I've been messing with references wrapped in container classes. Why is the following code legal and appear to behave correctly?
#include <iostream>
class Foo
{
public:
Foo( int i ) : i_( i ) {}
int i_;
};
class FooWrapper
{
public:
FooWrapper( Foo& foo ) : foo_( foo ) {}
Foo& foo_;
};
int main( int argc, char* argv[] )
{
Foo foo( 42 );
FooWrapper fw( foo );
FooWrapper fw2 = fw;
std::cout << fw2.foo_.i_ << std::endl;
return 0;
}
In the absence of an explicit operator=, I believe C++ does a memberwise copy. So when I do FooWrapper fw2 = fw;, is this not two operations: (1) create FooWrapper fw with a default ctor followed by (2) assignment from fw to fw2? I'm sure this isn't happening, because a reference can't be created uninitialized, so is the creation of fw2 actually treated as a copy construction?

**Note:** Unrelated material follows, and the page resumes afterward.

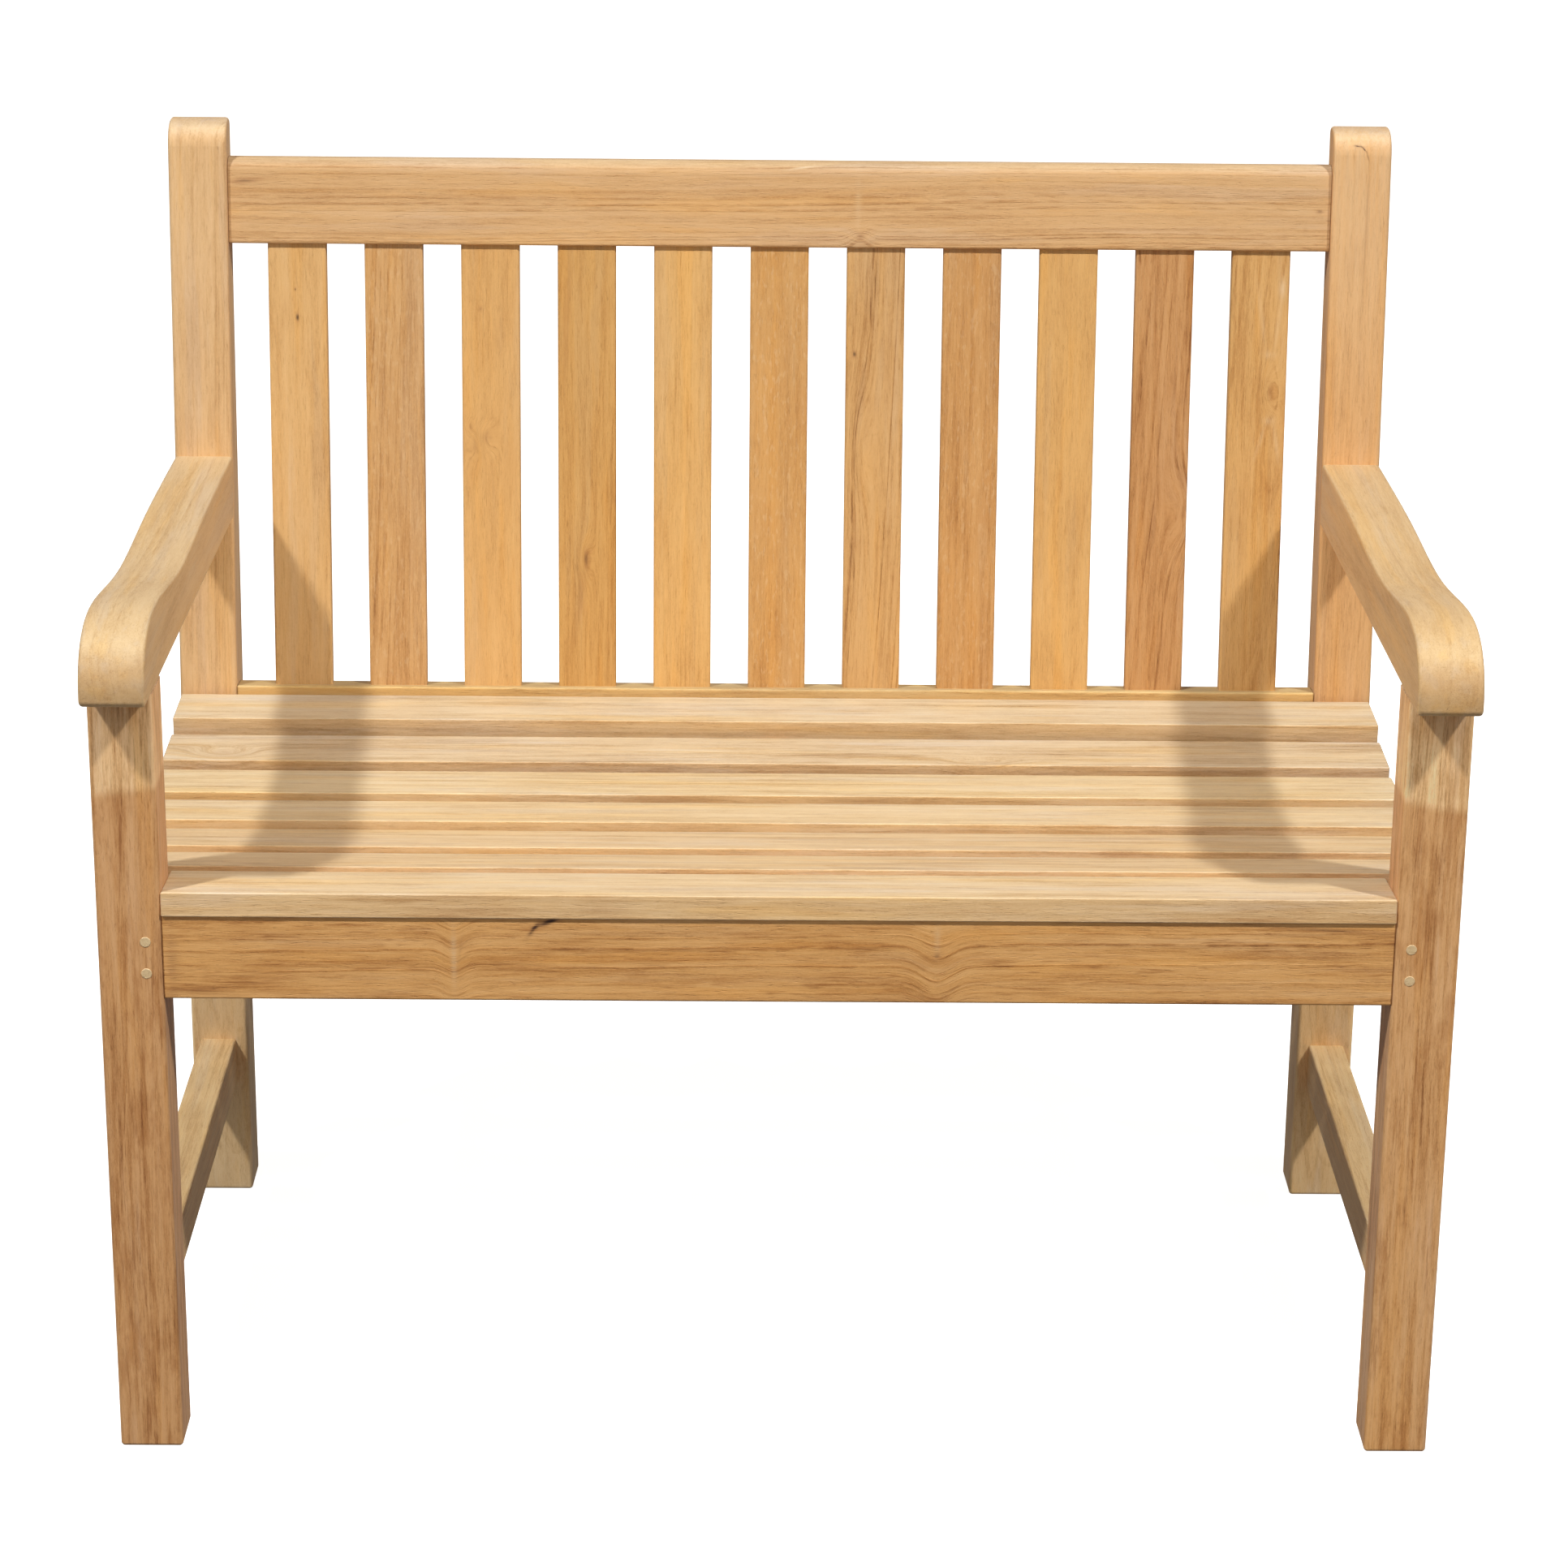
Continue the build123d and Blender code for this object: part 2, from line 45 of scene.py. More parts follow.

I'm sometimes unclear on the roles of copy construction vs. assignment; they seem to bleed into each other sometimes, as in this example, but there's probably some rule I'm unaware of. I'd be grateful for an explanation.
Despite the = in the syntax, FooWrapper fw2 = fw; copy constructs fw2 (using the copy constructor). Neither default construction nor assignment is involved at all.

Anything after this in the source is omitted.